▶ Instructions for the task
Output, please, exactly those lines of the listing that come before the line with "four twin-wheel casters.", along with that line itself.

▶ Data block
------------------------------------------------

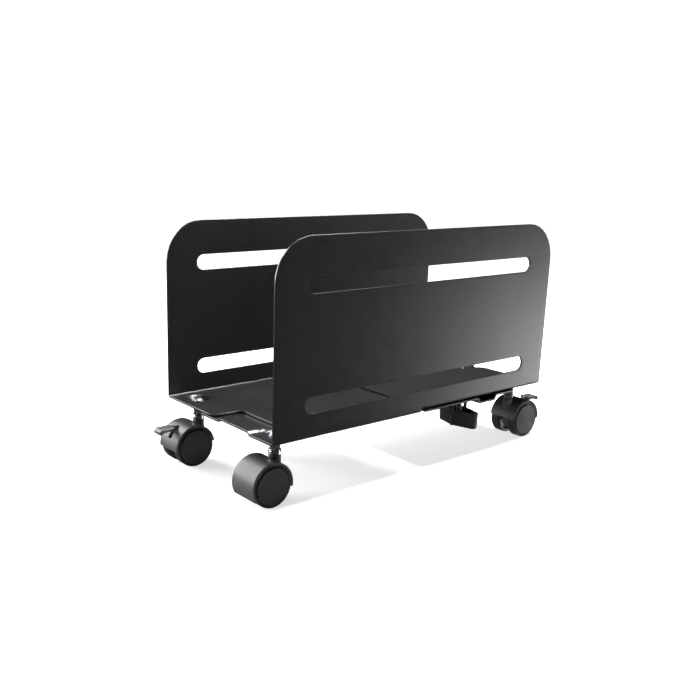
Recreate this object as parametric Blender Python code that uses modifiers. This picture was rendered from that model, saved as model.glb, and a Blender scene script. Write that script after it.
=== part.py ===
"""Mobile computer stand: two interleaved sheet-steel brackets on four twin-wheel casters.

Metres, +Z up. X is the width, Y the length, and the floor is at Z = 0.
The two brackets are the same pressing, one turned half a turn about Z. Each has an upright
side panel and a deck split at mid-length: one half lies high, the other half one step lower,
where it slides under the high half of the other bracket. The front left and rear right
casters have a foot brake. Clamp screws under the low deck halves lock the width.
"""
import math

import bmesh
import bpy
from mathutils import Matrix

# Driving dimensions of the sheet brackets
LENGTH = 0.360
WIDTH = 0.173
PANEL_HEIGHT = 0.174
SHEET = 0.002
DECK_Z = 0.060
DECK_STEP = 0.0025
SPLIT_GAP = 0.005
BEND_OUTER = 0.003
BEND_INNER = 0.001
LEG_TOP = 0.014

PANEL_CORNER = 0.038
SLOT_HEIGHT = 0.015
SLOT_REACH = 0.1465
SLOT_LEVELS = (0.030, 0.134)

HIGH_END = 0.079
NOTCH_SIDE = -0.005
NOTCH_BACK = 0.148
LOW_END = 0.088
LOW_CUT_SIDE = 0.027
LOW_CUT_BACK = 0.137

PAD_TOP = (-0.048, -0.007, 0.163)
PAD_RAMP = 0.0055

CHANNEL_Y = 0.0945
CHANNEL_DEPTH = 0.006
CHANNEL_TOP_HALF = 0.0145
CHANNEL_BASE_HALF = 0.01175
CHANNEL_INNER_END = 0.028

DISH_BASE = 0.0585
DISH_TOP_R = 0.0135
DISH_BASE_R = 0.010

# Driving dimensions of the casters
CASTER_X = 0.063
CASTER_Y = 0.160
TRAIL = 0.0128
WHEEL_R = 0.0195
WHEEL_IN = 0.0062
WHEEL_OUT = 0.0160
RIM_RECESS = 0.0135
RECESS_R = 0.0182
CAP_R = 0.0179
CAP_OUT = 0.0170
SHELL_OUT = 0.0218
SHELL_IN = 0.0200
SHELL_HALF = 0.0161
WEB_HALF = 0.0055
NECK_R = 0.0057
NECK_TOP = 0.0425
SOCKET_BASE = 0.030
STEM_R = 0.004
STEM_BASE = 0.0306
STEM_TOP = 0.0630
COLLAR_R = 0.0058
COLLAR_TOP = 0.0475
SPACER_R = 0.0048
NUT_FLATS = 0.009
NUT_TOP = 0.0644
AXLE_R = 0.0025
AXLE_HALF = 0.0132
PLAIN_SECTOR = (-30.0, 190.0)
BRAKED_SECTOR = (-5.0, 172.0)

# Foot brake, measured from the axle: along the trail, then up
BRAKE_PIVOT = (0.0095, 0.0115)
BRAKE_PIN_R = 0.0015
BRAKE_PIN_HALF = 0.0052
LEVER_HALF = 0.0025
PADDLE_HALF = 0.0068
PADDLE_REACH = 0.0335
PADDLE_UNDER = 0.0168
PADDLE_OVER = 0.0206
PADDLE_DROP = 0.0026
POCKET_HALF = 0.0029
POCKET_SECTOR = (24, 64)

# Clamp screw and its hand knob
CLAMP_X = 0.050
THREAD_R = 0.003
CLAMP_NUT_HEIGHT = 0.0050
KNOB_TOP = 0.0388
KNOB_BASE = 0.0214
KNOB_HALF_LENGTH = 0.0247
KNOB_HALF_WIDTH = 0.0103
KNOB_END_HALF = 0.0035
KNOB_WALL = 0.0018
KNOB_RIB_TOP = 0.046
KNOB_RIB_HALF = 0.00175
KNOB_RIB_OUT = 0.0117

GAP = 0.0003
FINE = 32
COARSE = 20

# Turns a drawn outline so that it stands across X, or across Y
ACROSS_X = Matrix(((0, 0, 1, 0), (1, 0, 0, 0), (0, 1, 0, 0), (0, 0, 0, 1)))
ACROSS_Y = Matrix(((1, 0, 0, 0), (0, 0, -1, 0), (0, 1, 0, 0), (0, 0, 0, 1)))
AXLE_TURN = Matrix.Rotation(math.pi / 2, 4, "Y")


def clear_scene():
    """Remove every object that is already there."""
    for item in list(bpy.data.objects):
        bpy.data.objects.remove(item, do_unlink=True)


def material(name, color, roughness, metallic):
    """Make a plain surface."""
    surface = bpy.data.materials.new(name)
    surface.use_nodes = True
    shader = surface.node_tree.nodes["Principled BSDF"]
    shader.inputs["Base Color"].default_value = (*color, 1.0)
    shader.inputs["Roughness"].default_value = roughness
    shader.inputs["Metallic"].default_value = metallic
    return surface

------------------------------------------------

▶ Output of the exercise
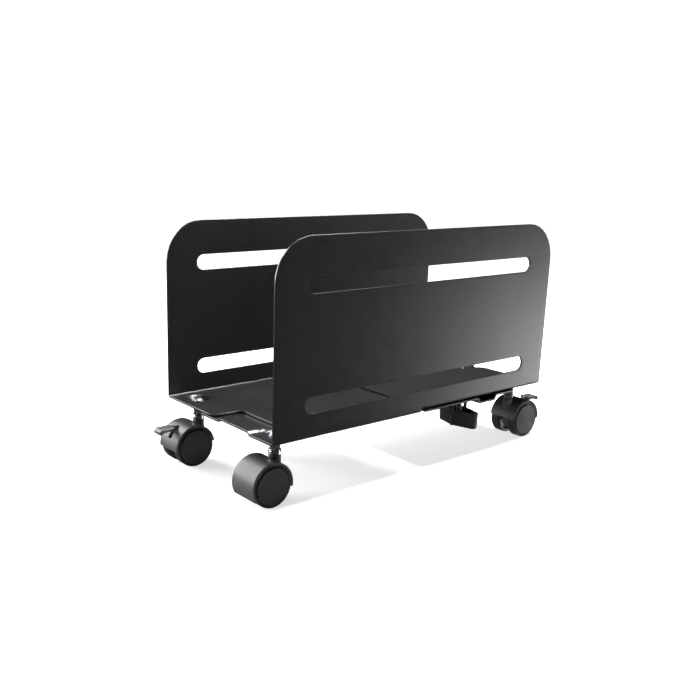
Recreate this object as parametric Blender Python code that uses modifiers. This picture was rendered from that model, saved as model.glb, and a Blender scene script. Write that script after it.
=== part.py ===
"""Mobile computer stand: two interleaved sheet-steel brackets on four twin-wheel casters.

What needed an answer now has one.